Print each line of the listing once more, precisely as given.

---

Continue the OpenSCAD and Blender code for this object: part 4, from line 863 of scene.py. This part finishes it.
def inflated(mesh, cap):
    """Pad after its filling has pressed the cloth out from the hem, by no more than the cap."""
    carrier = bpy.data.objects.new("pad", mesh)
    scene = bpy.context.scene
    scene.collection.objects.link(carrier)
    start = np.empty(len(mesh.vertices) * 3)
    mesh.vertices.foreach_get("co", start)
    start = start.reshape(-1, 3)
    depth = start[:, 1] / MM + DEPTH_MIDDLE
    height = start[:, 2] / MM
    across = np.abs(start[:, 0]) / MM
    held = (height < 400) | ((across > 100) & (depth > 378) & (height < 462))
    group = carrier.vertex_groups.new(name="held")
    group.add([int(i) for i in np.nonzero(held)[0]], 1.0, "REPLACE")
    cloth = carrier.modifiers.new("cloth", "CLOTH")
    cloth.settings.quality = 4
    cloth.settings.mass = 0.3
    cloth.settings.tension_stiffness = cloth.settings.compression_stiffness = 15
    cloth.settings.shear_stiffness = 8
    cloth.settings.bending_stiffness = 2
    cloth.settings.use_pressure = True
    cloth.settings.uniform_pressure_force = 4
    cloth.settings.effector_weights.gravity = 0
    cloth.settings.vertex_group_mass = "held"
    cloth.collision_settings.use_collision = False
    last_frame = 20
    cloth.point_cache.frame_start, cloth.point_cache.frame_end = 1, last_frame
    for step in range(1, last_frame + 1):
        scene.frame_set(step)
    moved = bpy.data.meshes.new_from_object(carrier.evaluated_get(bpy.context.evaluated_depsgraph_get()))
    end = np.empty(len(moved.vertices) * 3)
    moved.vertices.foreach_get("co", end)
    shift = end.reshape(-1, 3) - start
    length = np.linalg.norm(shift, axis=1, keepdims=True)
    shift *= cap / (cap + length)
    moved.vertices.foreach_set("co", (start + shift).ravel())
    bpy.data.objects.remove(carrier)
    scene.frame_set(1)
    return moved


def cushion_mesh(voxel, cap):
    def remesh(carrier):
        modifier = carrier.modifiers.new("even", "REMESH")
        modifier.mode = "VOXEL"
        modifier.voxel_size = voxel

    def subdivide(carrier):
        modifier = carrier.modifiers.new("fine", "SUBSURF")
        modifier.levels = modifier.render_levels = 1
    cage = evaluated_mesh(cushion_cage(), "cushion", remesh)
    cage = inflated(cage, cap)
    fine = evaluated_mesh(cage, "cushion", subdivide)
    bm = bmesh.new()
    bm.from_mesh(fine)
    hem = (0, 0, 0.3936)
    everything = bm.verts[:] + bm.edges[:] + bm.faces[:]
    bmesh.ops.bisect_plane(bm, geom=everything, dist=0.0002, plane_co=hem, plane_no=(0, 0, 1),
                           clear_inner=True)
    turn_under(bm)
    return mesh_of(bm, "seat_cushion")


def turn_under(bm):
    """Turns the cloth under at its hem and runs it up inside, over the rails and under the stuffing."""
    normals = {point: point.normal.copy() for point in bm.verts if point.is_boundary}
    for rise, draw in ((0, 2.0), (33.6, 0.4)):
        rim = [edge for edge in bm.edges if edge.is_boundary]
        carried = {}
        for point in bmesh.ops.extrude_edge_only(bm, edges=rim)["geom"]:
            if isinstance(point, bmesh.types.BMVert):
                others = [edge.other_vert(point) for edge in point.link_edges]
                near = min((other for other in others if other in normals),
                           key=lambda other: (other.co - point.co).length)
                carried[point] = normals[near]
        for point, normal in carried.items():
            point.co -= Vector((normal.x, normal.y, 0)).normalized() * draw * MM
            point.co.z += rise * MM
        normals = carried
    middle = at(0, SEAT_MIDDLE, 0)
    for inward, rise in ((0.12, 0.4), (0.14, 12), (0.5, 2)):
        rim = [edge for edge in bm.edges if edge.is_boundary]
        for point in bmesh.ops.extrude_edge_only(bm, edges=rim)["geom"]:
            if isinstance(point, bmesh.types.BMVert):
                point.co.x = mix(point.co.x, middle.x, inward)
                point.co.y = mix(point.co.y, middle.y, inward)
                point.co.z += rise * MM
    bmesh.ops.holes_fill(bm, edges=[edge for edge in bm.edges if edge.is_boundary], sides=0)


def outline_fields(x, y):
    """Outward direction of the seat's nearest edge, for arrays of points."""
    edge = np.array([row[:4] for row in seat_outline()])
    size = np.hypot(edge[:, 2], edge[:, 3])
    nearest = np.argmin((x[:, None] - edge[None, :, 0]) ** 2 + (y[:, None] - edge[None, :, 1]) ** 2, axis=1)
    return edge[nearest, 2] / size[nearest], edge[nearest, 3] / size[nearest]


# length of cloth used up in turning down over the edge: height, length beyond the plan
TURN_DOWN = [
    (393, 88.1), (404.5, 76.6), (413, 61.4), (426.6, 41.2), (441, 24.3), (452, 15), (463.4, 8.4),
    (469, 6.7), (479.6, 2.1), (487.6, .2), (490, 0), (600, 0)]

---

* TASK OUTPUT *
Continue the OpenSCAD and Blender code for this object: part 4, from line 863 of scene.py. This part finishes it.
def inflated(mesh, cap):
    """Pad after its filling has pressed the cloth out from the hem, by no more than the cap."""
    carrier = bpy.data.objects.new("pad", mesh)
    scene = bpy.context.scene
    scene.collection.objects.link(carrier)
    start = np.empty(len(mesh.vertices) * 3)
    mesh.vertices.foreach_get("co", start)
    start = start.reshape(-1, 3)
    depth = start[:, 1] / MM + DEPTH_MIDDLE
    height = start[:, 2] / MM
    across = np.abs(start[:, 0]) / MM
    held = (height < 400) | ((across > 100) & (depth > 378) & (height < 462))
    group = carrier.vertex_groups.new(name="held")
    group.add([int(i) for i in np.nonzero(held)[0]], 1.0, "REPLACE")
    cloth = carrier.modifiers.new("cloth", "CLOTH")
    cloth.settings.quality = 4
    cloth.settings.mass = 0.3
    cloth.settings.tension_stiffness = cloth.settings.compression_stiffness = 15
    cloth.settings.shear_stiffness = 8
    cloth.settings.bending_stiffness = 2
    cloth.settings.use_pressure = True
    cloth.settings.uniform_pressure_force = 4
    cloth.settings.effector_weights.gravity = 0
    cloth.settings.vertex_group_mass = "held"
    cloth.collision_settings.use_collision = False
    last_frame = 20
    cloth.point_cache.frame_start, cloth.point_cache.frame_end = 1, last_frame
    for step in range(1, last_frame + 1):
        scene.frame_set(step)
    moved = bpy.data.meshes.new_from_object(carrier.evaluated_get(bpy.context.evaluated_depsgraph_get()))
    end = np.empty(len(moved.vertices) * 3)
    moved.vertices.foreach_get("co", end)
    shift = end.reshape(-1, 3) - start
    length = np.linalg.norm(shift, axis=1, keepdims=True)
    shift *= cap / (cap + length)
    moved.vertices.foreach_set("co", (start + shift).ravel())
    bpy.data.objects.remove(carrier)
    scene.frame_set(1)
    return moved


def cushion_mesh(voxel, cap):
    def remesh(carrier):
        modifier = carrier.modifiers.new("even", "REMESH")
        modifier.mode = "VOXEL"
        modifier.voxel_size = voxel

    def subdivide(carrier):
        modifier = carrier.modifiers.new("fine", "SUBSURF")
        modifier.levels = modifier.render_levels = 1
    cage = evaluated_mesh(cushion_cage(), "cushion", remesh)
    cage = inflated(cage, cap)
    fine = evaluated_mesh(cage, "cushion", subdivide)
    bm = bmesh.new()
    bm.from_mesh(fine)
    hem = (0, 0, 0.3936)
    everything = bm.verts[:] + bm.edges[:] + bm.faces[:]
    bmesh.ops.bisect_plane(bm, geom=everything, dist=0.0002, plane_co=hem, plane_no=(0, 0, 1),
                           clear_inner=True)
    turn_under(bm)
    return mesh_of(bm, "seat_cushion")


def turn_under(bm):
    """Turns the cloth under at its hem and runs it up inside, over the rails and under the stuffing."""
    normals = {point: point.normal.copy() for point in bm.verts if point.is_boundary}
    for rise, draw in ((0, 2.0), (33.6, 0.4)):
        rim = [edge for edge in bm.edges if edge.is_boundary]
        carried = {}
        for point in bmesh.ops.extrude_edge_only(bm, edges=rim)["geom"]:
            if isinstance(point, bmesh.types.BMVert):
                others = [edge.other_vert(point) for edge in point.link_edges]
                near = min((other for other in others if other in normals),
                           key=lambda other: (other.co - point.co).length)
                carried[point] = normals[near]
        for point, normal in carried.items():
            point.co -= Vector((normal.x, normal.y, 0)).normalized() * draw * MM
            point.co.z += rise * MM
        normals = carried
    middle = at(0, SEAT_MIDDLE, 0)
    for inward, rise in ((0.12, 0.4), (0.14, 12), (0.5, 2)):
        rim = [edge for edge in bm.edges if edge.is_boundary]
        for point in bmesh.ops.extrude_edge_only(bm, edges=rim)["geom"]:
            if isinstance(point, bmesh.types.BMVert):
                point.co.x = mix(point.co.x, middle.x, inward)
                point.co.y = mix(point.co.y, middle.y, inward)
                point.co.z += rise * MM
    bmesh.ops.holes_fill(bm, edges=[edge for edge in bm.edges if edge.is_boundary], sides=0)


def outline_fields(x, y):
    """Outward direction of the seat's nearest edge, for arrays of points."""
    edge = np.array([row[:4] for row in seat_outline()])
    size = np.hypot(edge[:, 2], edge[:, 3])
    nearest = np.argmin((x[:, None] - edge[None, :, 0]) ** 2 + (y[:, None] - edge[None, :, 1]) ** 2, axis=1)
    return edge[nearest, 2] / size[nearest], edge[nearest, 3] / size[nearest]


# length of cloth used up in turning down over the edge: height, length beyond the plan
TURN_DOWN = [
    (393, 88.1), (404.5, 76.6), (413, 61.4), (426.6, 41.2), (441, 24.3), (452, 15), (463.4, 8.4),
    (469, 6.7), (479.6, 2.1), (487.6, .2), (490, 0), (600, 0)]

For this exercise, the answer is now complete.